In a country where people eat more pork than anywhere else in the world except Germany, that jump in the price of a staple has dominated recent headlines and sparked grumbling.
(31 May 2007)


Cargill chief warning on biofuels boom

Associated Press
MINNETONKA, Minn. – If you see a 6-foot, 3-inch guy in-line skating around Lake Harriet chatting about North Dakota, about how farmland is too expensive or about grain (especially if you hear him talking about grain), say hello to Gregory Page, the new CEO of Cargill Inc.

…[Cargill is] the world’s largest producer of salt, supplies a quarter of the meat consumed in the United States, all of the eggs eaten at McDonald’s and is the largest poultry producer in Thailand

…He repeatedly has sounded cautionary bells about biofuels. Speaking at a food industry meeting about 1½ years ago, Page warned farmers that the rising cost of energy could reshape how crops are used – whether for food, fuel or feed.

“In a world awash in record crops, this worry may seem idle, but how might it look if we encounter back-to-back short crops?” he said.

Speaking more recently, he underscored the importance of food first, fuel second, for the world’s crops.

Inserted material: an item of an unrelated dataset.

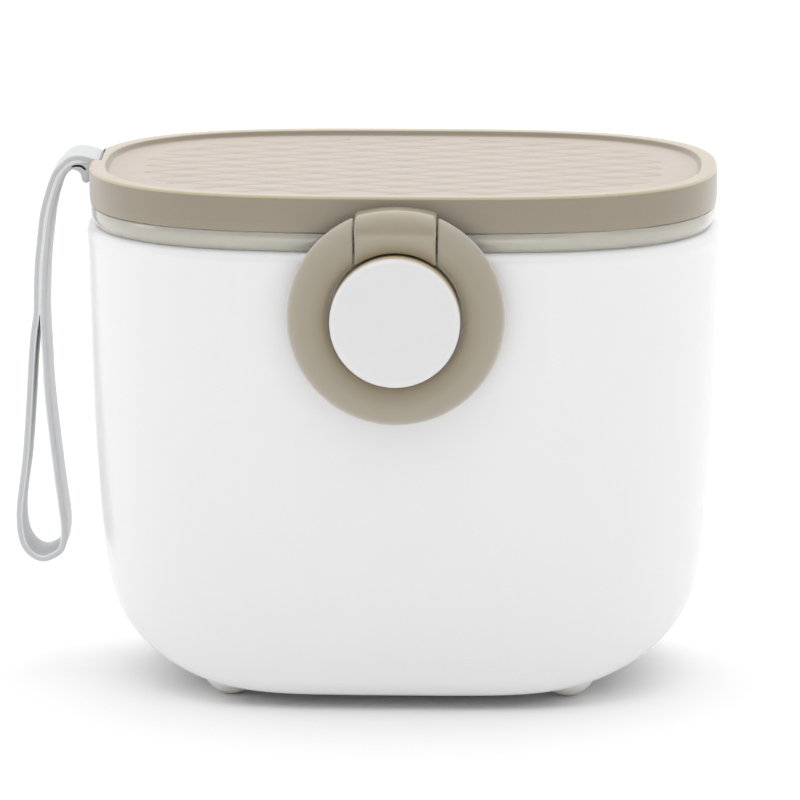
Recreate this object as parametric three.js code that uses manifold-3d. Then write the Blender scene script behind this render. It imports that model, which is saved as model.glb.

“The fact that we can even contemplate doing both, I think, is a huge endorsement of the progress that agriculture’s put in place over the last 20 to 30 years.”

Page has also explained why it’s not prudent to jump on the ethanol bandwagon, saying that support for ethanol could evaporate if people sense that it drives up the cost of food, a situation that appears to be happening today. Many food companies, including Hormel last month, are reporting higher costs and lower earnings because of the rising cost of corn.

The company has not invested as heavily in the renewable energy industry as its rival Archer Daniels Midland, but it has ethanol plants in Eddyville, Iowa; and Blair, Neb.; and a biodiesel plant in Iowa Falls, Iowa. Emerald Renewable Energy, a Cargill subsidiary, plans to build four ethanol plants in the Midwest, and recently purchased land in Illinois for one of those facilities. The company also has two biodiesel plants in Europe.
(2 June 2007)
Financial Times has a similar article behind a paywall: Cargill chief in warning over biofuels boom:

Cargill’s new chief executive has warned that the boom in renewable fuels could be derailed by a succession of poor harvests, intensifying upward pressure on food costs as land is devoted to energy-related production.

…”The big risk is that we are sowing the seeds of unintended consequences,” Mr Page said in an interview with the FT ahead of his installation as chief executive on June 1.

Mr Page’s views echo those of his predecessor, Warren Staley, who repeatedly called for a balanced debate among policymakers about the competing claims of food and fuel.

“It’s just food first, fuel second,” said Mr Page, who has in the past questioned subsidies for the US biofuel industry, reflecting Cargill’s long-held support for market forces and free trade.